Le consortium EDF-KHNP (Korea Hydro & Nuclear Power) avait été sélectionné en avril 2024 comme soumissionnaire privilégié, devant Westinghouse. Ce choix avait été perçu comme un signal fort de la coopération croissante entre la France, la Corée du Sud et l’Europe de l’Est dans le domaine de l’atome civil.

Toutefois, plusieurs observateurs s’étonnaient déjà du caractère restreint du processus de sélection, certains éléments techniques du dossier étant restés confidentiels. Des critiques ont aussi visé les aspects géopolitiques du partenariat, dans un contexte où les alliances énergétiques sont de plus en plus scrutées.

L’affaire ČEZ s’inscrit dans un climat de fragmentation au sein de l’Union européenne sur la question du nucléaire. Alors que la France, la Hongrie et la Tchéquie défendent une relance de l’énergie atomique, d’autres pays comme l’Allemagne ou l’Autriche restent farouchement opposés à cette option.
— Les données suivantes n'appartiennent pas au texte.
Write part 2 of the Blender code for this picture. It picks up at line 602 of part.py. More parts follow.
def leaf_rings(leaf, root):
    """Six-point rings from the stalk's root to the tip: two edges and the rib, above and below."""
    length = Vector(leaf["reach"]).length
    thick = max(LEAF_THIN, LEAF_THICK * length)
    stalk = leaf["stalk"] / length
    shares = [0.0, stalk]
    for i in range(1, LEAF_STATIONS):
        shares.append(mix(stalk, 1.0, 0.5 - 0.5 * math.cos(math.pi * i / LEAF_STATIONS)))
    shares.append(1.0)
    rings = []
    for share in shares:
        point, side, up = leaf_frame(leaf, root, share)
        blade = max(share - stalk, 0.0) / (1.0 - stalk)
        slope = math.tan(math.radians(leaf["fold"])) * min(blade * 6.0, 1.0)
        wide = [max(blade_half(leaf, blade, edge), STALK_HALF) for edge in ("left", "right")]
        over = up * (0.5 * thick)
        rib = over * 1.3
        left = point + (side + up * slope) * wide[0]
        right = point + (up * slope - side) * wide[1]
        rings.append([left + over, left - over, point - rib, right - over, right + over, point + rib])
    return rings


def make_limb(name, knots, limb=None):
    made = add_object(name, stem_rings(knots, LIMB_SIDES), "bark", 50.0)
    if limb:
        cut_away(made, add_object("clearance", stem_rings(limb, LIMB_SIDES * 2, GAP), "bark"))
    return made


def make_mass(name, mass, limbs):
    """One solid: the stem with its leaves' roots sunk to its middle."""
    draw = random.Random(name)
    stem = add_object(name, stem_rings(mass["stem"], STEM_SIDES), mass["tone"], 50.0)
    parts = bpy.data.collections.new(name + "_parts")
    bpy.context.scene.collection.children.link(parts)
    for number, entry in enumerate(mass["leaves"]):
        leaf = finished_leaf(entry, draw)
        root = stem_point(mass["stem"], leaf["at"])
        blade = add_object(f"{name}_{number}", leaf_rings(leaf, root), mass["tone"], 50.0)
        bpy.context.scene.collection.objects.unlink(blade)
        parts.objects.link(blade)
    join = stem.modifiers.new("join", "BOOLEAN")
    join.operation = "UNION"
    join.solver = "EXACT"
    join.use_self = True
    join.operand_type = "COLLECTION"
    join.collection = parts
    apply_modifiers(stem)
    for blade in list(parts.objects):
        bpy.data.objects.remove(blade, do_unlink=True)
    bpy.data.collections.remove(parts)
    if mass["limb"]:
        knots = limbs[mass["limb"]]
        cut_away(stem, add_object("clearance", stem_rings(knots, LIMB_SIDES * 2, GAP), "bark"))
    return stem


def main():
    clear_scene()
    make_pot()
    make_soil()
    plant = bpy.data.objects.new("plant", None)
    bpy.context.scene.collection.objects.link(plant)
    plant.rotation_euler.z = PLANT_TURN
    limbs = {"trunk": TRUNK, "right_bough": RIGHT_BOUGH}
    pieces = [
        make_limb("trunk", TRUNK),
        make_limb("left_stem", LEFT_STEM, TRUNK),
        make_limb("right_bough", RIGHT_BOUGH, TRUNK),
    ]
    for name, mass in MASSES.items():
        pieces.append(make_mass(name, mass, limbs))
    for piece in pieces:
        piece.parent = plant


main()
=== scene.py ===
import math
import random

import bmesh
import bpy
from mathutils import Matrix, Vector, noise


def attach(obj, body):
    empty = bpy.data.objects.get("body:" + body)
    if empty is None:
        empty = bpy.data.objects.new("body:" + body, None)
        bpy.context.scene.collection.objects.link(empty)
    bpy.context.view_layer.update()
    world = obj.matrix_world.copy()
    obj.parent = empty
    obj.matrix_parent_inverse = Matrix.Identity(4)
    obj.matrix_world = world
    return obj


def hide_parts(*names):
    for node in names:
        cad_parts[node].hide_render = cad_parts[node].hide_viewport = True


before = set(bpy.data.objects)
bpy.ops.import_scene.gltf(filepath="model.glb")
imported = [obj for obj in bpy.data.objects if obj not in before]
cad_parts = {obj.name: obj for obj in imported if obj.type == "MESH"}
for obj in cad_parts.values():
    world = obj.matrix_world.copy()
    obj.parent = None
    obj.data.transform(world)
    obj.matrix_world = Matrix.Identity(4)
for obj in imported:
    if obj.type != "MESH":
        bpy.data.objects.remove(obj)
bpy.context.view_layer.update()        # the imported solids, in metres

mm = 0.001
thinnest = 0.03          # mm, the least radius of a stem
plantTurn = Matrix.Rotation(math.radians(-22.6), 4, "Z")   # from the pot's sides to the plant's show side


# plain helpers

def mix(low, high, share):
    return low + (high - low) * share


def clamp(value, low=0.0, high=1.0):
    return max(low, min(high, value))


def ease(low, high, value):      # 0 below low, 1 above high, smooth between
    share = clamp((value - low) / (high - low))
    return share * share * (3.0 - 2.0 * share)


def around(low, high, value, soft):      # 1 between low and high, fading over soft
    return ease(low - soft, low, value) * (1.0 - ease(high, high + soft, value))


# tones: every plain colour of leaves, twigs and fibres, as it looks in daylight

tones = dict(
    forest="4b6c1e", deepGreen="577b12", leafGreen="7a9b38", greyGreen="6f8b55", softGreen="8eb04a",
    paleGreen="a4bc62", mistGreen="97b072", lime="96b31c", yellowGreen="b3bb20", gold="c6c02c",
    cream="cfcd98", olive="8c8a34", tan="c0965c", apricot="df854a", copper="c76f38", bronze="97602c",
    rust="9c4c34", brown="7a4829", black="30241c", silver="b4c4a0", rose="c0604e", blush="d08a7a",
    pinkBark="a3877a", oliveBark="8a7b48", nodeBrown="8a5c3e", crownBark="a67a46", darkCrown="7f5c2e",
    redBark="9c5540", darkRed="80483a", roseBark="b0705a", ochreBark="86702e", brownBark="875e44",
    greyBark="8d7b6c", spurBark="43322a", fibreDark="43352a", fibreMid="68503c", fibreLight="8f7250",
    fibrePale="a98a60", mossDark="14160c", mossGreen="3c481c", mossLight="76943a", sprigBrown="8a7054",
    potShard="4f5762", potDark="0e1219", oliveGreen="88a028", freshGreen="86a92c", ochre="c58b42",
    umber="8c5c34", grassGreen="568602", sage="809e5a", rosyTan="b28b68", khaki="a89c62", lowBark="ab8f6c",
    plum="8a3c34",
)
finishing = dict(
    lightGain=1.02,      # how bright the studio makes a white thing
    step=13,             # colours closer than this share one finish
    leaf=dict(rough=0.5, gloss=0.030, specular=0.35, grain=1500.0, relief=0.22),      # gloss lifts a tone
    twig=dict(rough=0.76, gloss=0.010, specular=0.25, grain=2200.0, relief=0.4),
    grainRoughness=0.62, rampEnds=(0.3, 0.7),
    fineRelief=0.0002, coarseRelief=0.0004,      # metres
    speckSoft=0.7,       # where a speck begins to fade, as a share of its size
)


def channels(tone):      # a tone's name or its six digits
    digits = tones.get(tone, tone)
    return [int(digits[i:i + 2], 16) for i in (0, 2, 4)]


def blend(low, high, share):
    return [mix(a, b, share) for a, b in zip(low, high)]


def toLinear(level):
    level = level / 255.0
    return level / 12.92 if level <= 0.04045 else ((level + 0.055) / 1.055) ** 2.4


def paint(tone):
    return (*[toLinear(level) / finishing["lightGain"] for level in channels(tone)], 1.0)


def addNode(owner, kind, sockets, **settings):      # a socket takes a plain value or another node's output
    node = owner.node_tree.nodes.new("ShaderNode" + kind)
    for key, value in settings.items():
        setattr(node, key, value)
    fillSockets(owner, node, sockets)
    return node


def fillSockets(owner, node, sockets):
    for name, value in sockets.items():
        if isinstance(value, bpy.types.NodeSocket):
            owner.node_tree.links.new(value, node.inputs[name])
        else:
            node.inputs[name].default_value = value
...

Le blocage du contrat de Dukovany pourrait renforcer la prudence de certains États membres quant à l’ouverture de leurs appels d’offres à des consortiums extra-européens. Il remet également en lumière les tensions commerciales entre les États-Unis et leurs alliés sur la scène énergétique.
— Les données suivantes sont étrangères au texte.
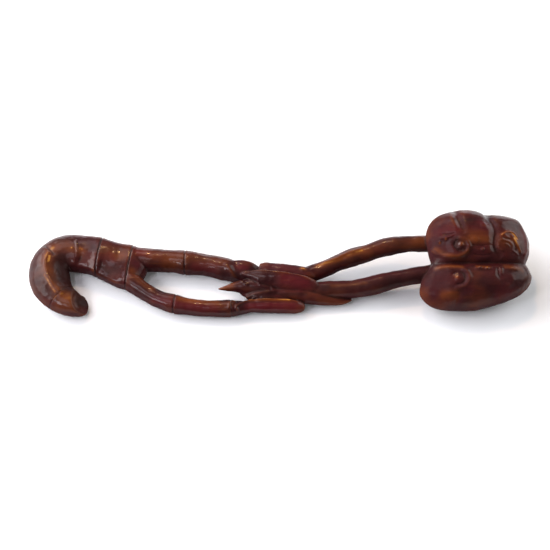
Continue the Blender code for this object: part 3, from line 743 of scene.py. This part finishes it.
def planeTip(mesh):
    shape = tipShape
    placement = (Matrix.Translation(Vector(shape["middle"]) * mm)
                 @ Matrix.Rotation(math.radians(shape["slant"]), 4, "Y"))
    turn, local = seenFrom(placement, readMesh(mesh)[0])
    rim = shape["rim"]  # how far below the plane the wood starts to round over to it
    radius = np.hypot(local[:, 0], local[:, 1])
    above = (radius < shape["reach"]) & (local[:, 2] > -rim) & (local[:, 2] < shape["reach"])
    dish = shape["dish"] * np.clip(1.0 - (radius / shape["dishRadius"]) ** 2, 0.0, 1.0) ** 2
    local[above, 2] = -rim * np.exp(-local[above, 2] - rim) - dish[above]
    writeMesh(mesh, local * mm @ turn.T + np.array(placement.translation))


planeTip(skin)
headSettled = Matrix.Translation((0.0, 0.0, -0.02 * mm)) @ headFrame()  # about as far as settle moved it
cut(skin, headStrokes + rosette, headSettled)
for strokes in (clusterStrokes, handleStrokes, stemStrokes):
    cut(skin, strokes)
print("carving cut")


# The bamboo's joints: the groove, the lip and the swelling that they share, in mm, the slow waves
# in the wood, then each one's (x, y, z, turn in degrees from +X, strength)
jointShape = {
    "grooveDepth": 0.8, "grooveWidth": 0.38, "lipHeight": 0.05, "swellHeight": 0.45, "swellWidth": 5.0,
    "waviness": 1.6, "waveLength": 11.0, "seed": 4.0,
    "joints": [
        (-155.4, -27.0, 9.5, -44.0, 0.4), (-147.5, 13.0, 10.0, 11.0, 0.15),
        (-129.5, 9.5, 10.0, -8.0, 1.1), (-107.2, 0.6, 9.5, -8.0, 1.15), (-67.5, 6.3, 9.3, 0.0, 0.9),
        (-73.8, -28.8, 6.8, -10.0, 0.9), (-33.5, -32.2, 6.1, 5.0, 0.5)],
}


def jointReach(x):
    # how far round its middle a joint goes: it goes farther on the thick handle
    return 19.0 if x < -100.0 else 11.0


def makeJointTree():
    net, given = geometryTree("jointCarver", {
        "Joints": "Object", "Groove Depth": "Float", "Groove Width": "Float", "Lip Height": "Float",
        "Swell Height": "Float", "Swell Width": "Float", "Waviness": "Float", "Wave Length": "Float",
        "Seed": "Float", "Wood": "Material"})
    marks = net.add("GeometryNodeObjectInfo", values={"Object": given("Joints")})("Geometry")
    position = net.add("GeometryNodeInputPosition")()
    normal = net.add("GeometryNodeInputNormal")()
    nearest = net.add("GeometryNodeSampleNearest", {"domain": "POINT"}, {"Geometry": marks})()

    def ofMark(field, kind):
        return net.add("GeometryNodeSampleIndex", {"data_type": kind, "domain": "POINT"}, {
            "Geometry": marks, "Value": field, "Index": nearest})()

    centre = ofMark(position, "FLOAT_VECTOR")
    travel = ofMark(net.named("travel", "FLOAT_VECTOR"), "FLOAT_VECTOR")
    strength = ofMark(net.named("strength"), "FLOAT")
    reach = ofMark(net.named("reach"), "FLOAT")
    offset = net.vector("SUBTRACT", position, centre)
    along = net.vector("DOT_PRODUCT", offset, travel)
    distance = net.add("ShaderNodeVectorMath", {"operation": "LENGTH"}, {0: offset})("Value")
    within = net.add("ShaderNodeMapRange", {"interpolation_type": "SMOOTHSTEP"}, {
        "Value": distance / reach, "From Min": 0.9, "From Max": 1.15, "To Min": 1.0, "To Max": 0.0})()
    width = given("Groove Width")
    groove = net.hump(along, width) * given("Groove Depth")
    lip = net.hump(along - width * 2.1, width) * given("Lip Height")
    swell = net.hump(along, given("Swell Width")) * given("Swell Height")
    noise = net.add("ShaderNodeTexNoise", {"noise_dimensions": "4D"}, {
        "Vector": net.stretch(position, 1.0 / given("Wave Length")), "W": given("Seed"),
        "Scale": 1.0, "Detail": 2.6, "Roughness": 0.5})()
    wave = (noise - 0.5) * given("Waviness")
    height = (lip + swell - groove) * strength * within + wave
    carved = net.add("GeometryNodeSetPosition", values={
        "Geometry": given("Geometry"), "Offset": net.stretch(normal, height)})()
    return finishTree(net, carved, given("Wood"))


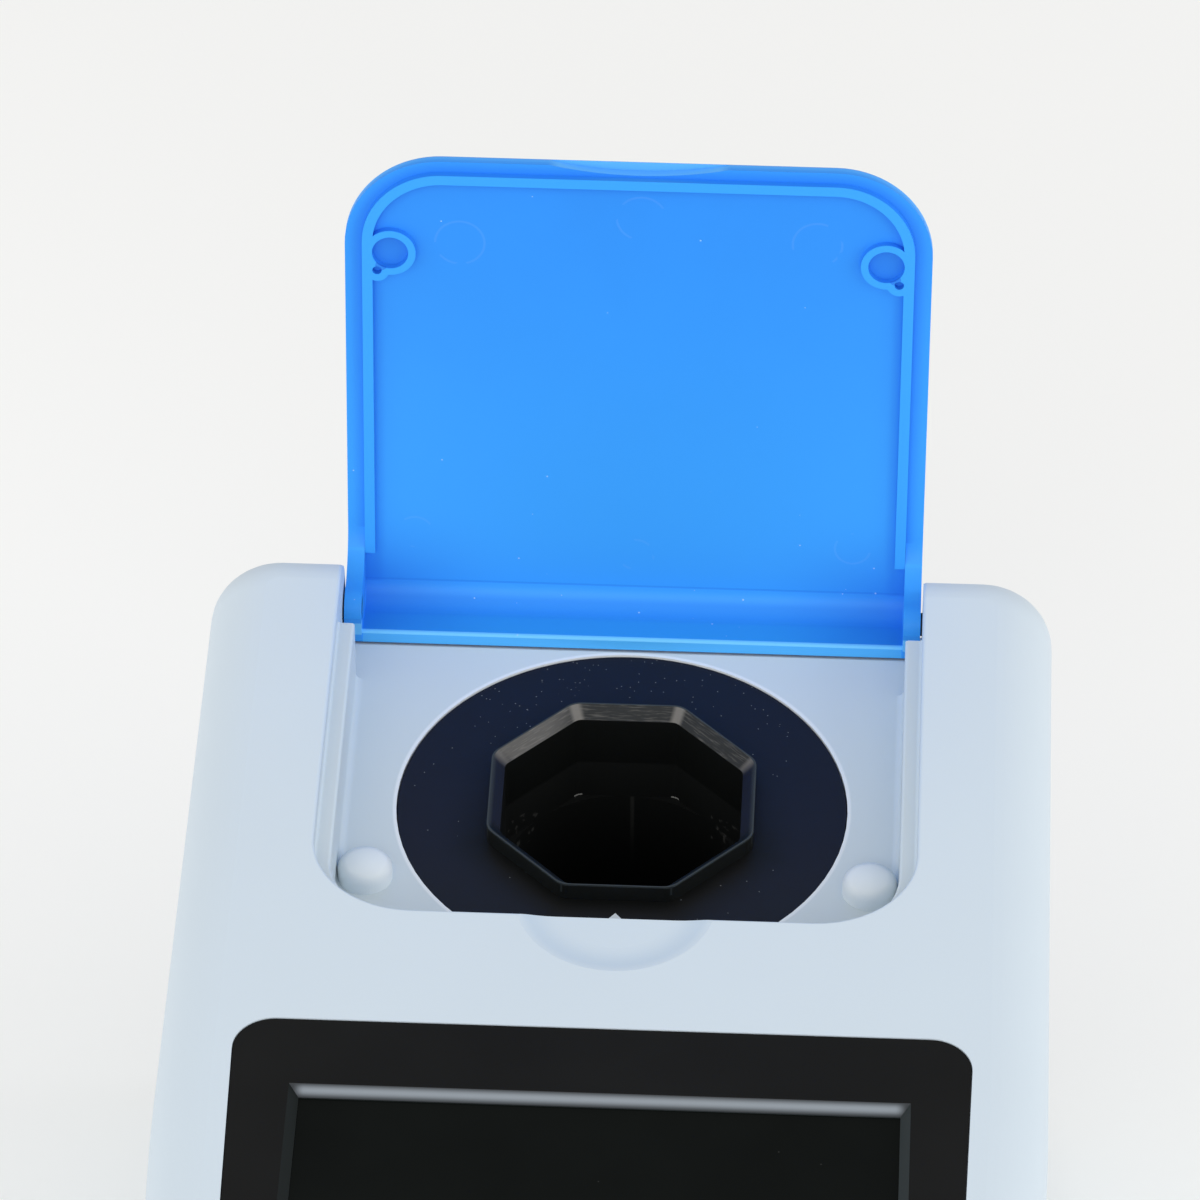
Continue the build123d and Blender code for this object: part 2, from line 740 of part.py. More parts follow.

Quelles conséquences pour les consommateurs ?

À moyen terme, ce report pourrait retarder la mise en service de nouvelles capacités de production bas-carbone, dans un pays où les prix de l’électricité sont déjà élevés. Une dépendance prolongée au charbon et au gaz pourrait nuire aux objectifs climatiques et peser sur la facture des ménages.

En France, où EDF est directement impliquée dans le consortium, cette décision pourrait également impacter les perspectives de développement international du groupe, déjà confronté à de nombreux défis internes liés au financement de ses propres projets EPR.

ČEZ espère toujours une issue favorable dans les prochaines semaines. Toutefois, si la justice tchèque donne raison à Westinghouse, l’appel d’offres pourrait être relancé ou annulé, rallongeant d’autant les délais pour sécuriser l’approvisionnement énergétique du pays.

Ce cas illustre une nouvelle fois à quel point le nucléaire reste un sujet hautement politique, au croisement des enjeux industriels, climatiques et diplomatiques. Dans un contexte européen tendu, chaque décision juridique autour de l’atome résonne bien au-delà des frontières nationales.